A Regina foi minha colega na Escola Carolina Michaelis e, embora ela leccionasse Física-Química e eu Inglês, a nossa vivência da escola e sobretudo, a nossa carolice e motivação - muito antes desta era socrática - aproximou-nos.
O feitio dela não era muito parecido com o meu. Ela era muito mais interveniente e eu mantinha quase sempre low profile. Ainda me lembro de Conselhos Pedagógicos em que a Regina estava do contra e falava tão depressa que ninguém compreendia o que ela dizia. Mas tinha razão:)
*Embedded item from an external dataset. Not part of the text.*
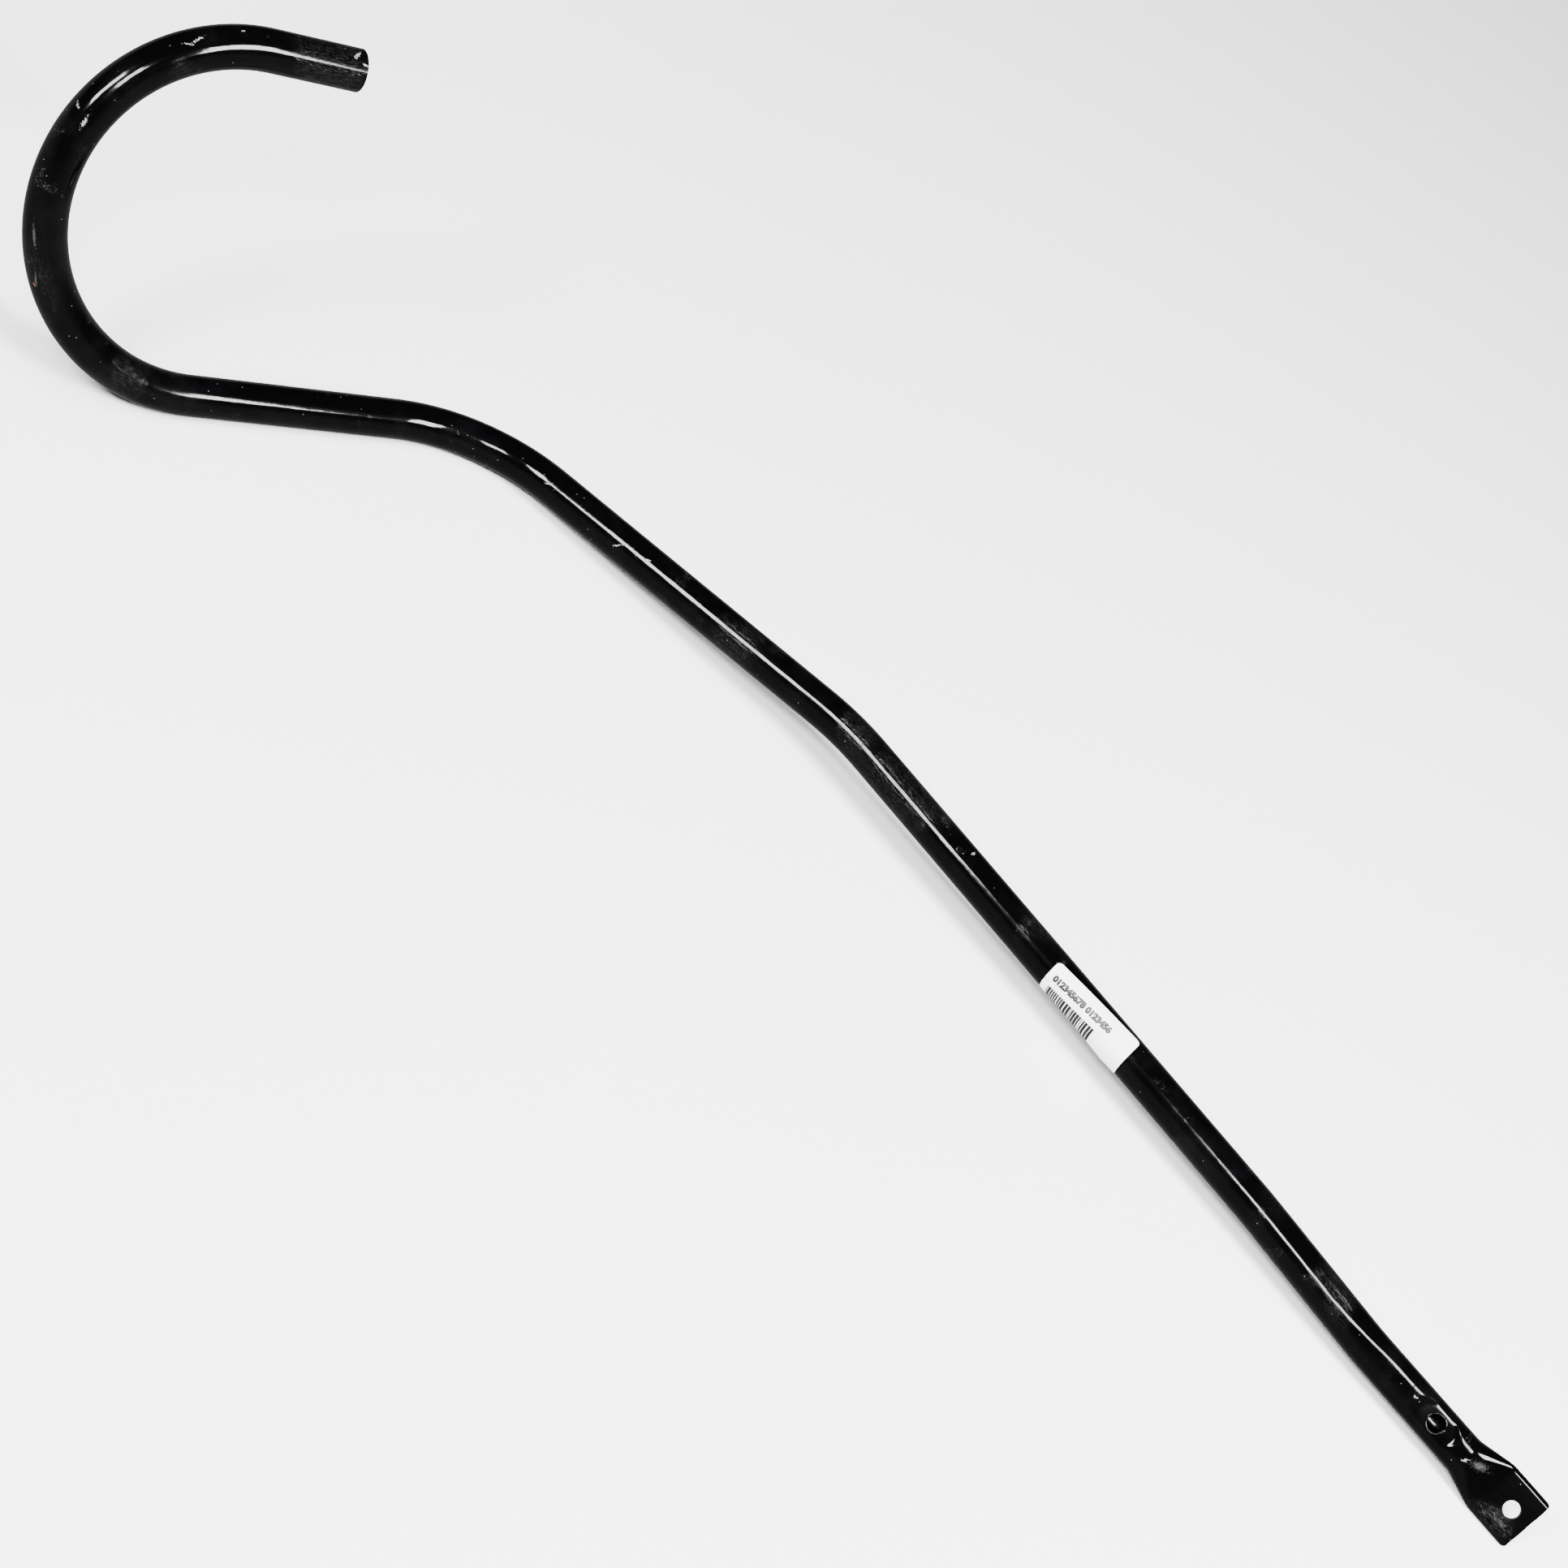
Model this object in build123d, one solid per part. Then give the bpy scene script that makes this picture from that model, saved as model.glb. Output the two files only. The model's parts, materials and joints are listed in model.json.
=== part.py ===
from build123d import *
import os
from math import cos, degrees, radians, sin, tan

# Bent steel handle tube with one flattened, bolted end and a paper parts label.
# Frame: origin at the centre of the bolt hole in the flattened end, +Z up with the
# handle lying on a floor, +X out past the flattened end, the hook far off towards -X.
# All lengths in mm, all angles in degrees.

# --- tube stock ---------------------------------------------------------------
TUBE_OD = 25.4
WALL = 1.65
TUBE_R = TUBE_OD / 2
BORE_R = TUBE_R - WALL

# --- how the handle lies --------------------------------------------------------
SHANK_SLOPE = 0.98      # the shank climbs this much away from the flattened end
FLAT_LEAN = 49.9        # the flat's face leans this far from level, towards -Y

# --- flattened end ----------------------------------------------------------------
FLAT_THICKNESS = 5.0
FLAT_WIDTH = 36.6
FLAT_LENGTH = 30.0
FLAT_CORNER_R = 2.5
TAPER_LENGTH = 22.0
BOLT_HOLE_R = 5.25
BOLT_HOLE_SETBACK = 12.7

# --- second hole, pressed pad and rolled lip ------------------------------------
HOLE_SPACING = 63.5
PAD_HEIGHT = 8.7        # pad floor above the tube's centreline
PAD_HALF_LENGTH = 8.0
PAD_HALF_WIDTH = 7.2
PAD_SHOULDER = 5.5      # how much wider the pad's mouth is than its floor
LIP_R = 0.7
LIP_SETBACK = 0.3       # flat ring left between the hole and its lip

# --- facet pressed along the shank's upper face --------------------------------
FACET_DEPTH = 2.4
FACET_LEAN = 8.0        # turned this far round the tube from the flat's face, to the low side
FACET_START = 26.0
FACET_END = 105.0
FACET_RUN_OUT = 33.0    # length over which it runs out to the round tube

# --- bends, from the flattened end to the open tip --------------------------------
SHANK_STRAIGHT = 113.6
KINK_1_ROLL = 44.4
KINK_1_RADIUS = 317.0
KINK_1_ANGLE = 2.7
LOWER_STRAIGHT = 88.0
KINK_2_ROLL = -178.5
KINK_2_RADIUS = 296.0
KINK_2_ANGLE = 1.8
LONG_STRAIGHT = 357.4
ELBOW_ROLL = 13.3
ELBOW_RADIUS = 237.0
ELBOW_ANGLE = 10.6
UPPER_STRAIGHT = 225.7
CRANK_ROLL = 33.1
CRANK_RADIUS = 115.2
CRANK_ANGLE = 56.5
ARM_STRAIGHT = 136.4
HOOK_ROLL = 107.5
HOOK_RADIUS = 106.8
HOOK_ANGLE = 181.7
TIP_STRAIGHT = 54.5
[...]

A Regina tem costela transmontana e isso nota-se muito nela. Vivi dois anos em Chaves e sei como eles são, raçudos, inteligentes e sensíveis, pessoas diferentes. Sempre achei extraordinário o seu jeito de mãos, fazia camisolas e casacos lindíssimos em lãs diversas e andava sempre com cachecois, pois tremia de frio nos laboratórios de Física. As joias simples que usava - e que se podem ver na foto acima - eram feitas de objectos que encontrava, conchas, pedaços de pedra, que ela moldava e tornava uma obra unica.
Ficámos amigas. Pura empatia, eu que não tinha muitas amigas na escola, ela que era mais popular, muito admirada, mas bastante reservada. Descobrimos, há dias, que ambas nos aposentámos um pouco pelas mesmas razões - ela com 39 anos de ensino e 22 de orientação de estágio, eu com 37 e 16 de orientação. A Regina, porém, está muitos furos acima, tirou um Mestrado em Educação, trabalhou na Universidade do Porto e recebeu vários prémios, um dos quais o Prémio Rómulo de Carvalho, professor que, por coincidência, o foi do meu irmão Mário no Pedro Nunes e meu colega durante o ano de estágio e, alem do mais, o grande Poeta António Gedeão.
A Regina começou a pintar num atelier, como eu. Mas também publica livros e faz poemas para adultos e para crianças, que eu não faço, nem nunca fiz.
Daí eu querer prestar-lhe esta pequena homenagem, num blogue dedicado às artes divulgando alguns dos seus poemas. Não consegui fazer o upload das pinturas que ela me mandou em word, mas em breve o farei.
Aqui estão:
Silêncio branco
Nos enredos da memória, por entre o silêncio branco,
vão desfilando sombras de mil vozes e penumbras de mil cores,
as palavras não ditas e as reditas, a luz que o orvalho dispersou,
os murmúrios do mar e os sussurros do vento,
o reverso do tempo que eu tento aprisionar
no búzio que a maré aqui deixou.
Andante
Em Agosto, o sol rubro ao poente
antecipando um dia muito quente
e o alegre canto da cigarra
que a morna brisa acalentava,
faziam o poema.
Em Novembro, as cores outonais
das folhas, bailarinas surreais
que caídas no fim do seu tempo
bailavam ao sabor do vento,
faziam o poema.
Em Dezembro, o crepitar da lareira
e o manto branco na ladeira,
emprestando um ar de fantasia
a um natal pleno de magia,
faziam o poema.
Em Maio, o campo com seu ar de festa
exalando um subtil odor a giesta
e o rubro das papoilas nas searas,
contrastando com tímidas flores claras,
faziam o poema.
O poema estava ali,
não precisava de palavras.
Procuro o tempo
Procuro o tempo por detrás do tempo.
Procuro um tempo, linha aberta, não sei se parábola, se recta,
fluindo em direcção ao infinito.
Procuro o tempo por detrás do tempo
mas o que encontro é já um tempo elíptico,
linha fechada, quase circular, veloz, a convergir para o centro
onde não há tempo por detrás do tempo
e já não faz sentido procurar.
Obrigada, Regina!
Daqui a dias, porei aqui os teus livros publicados.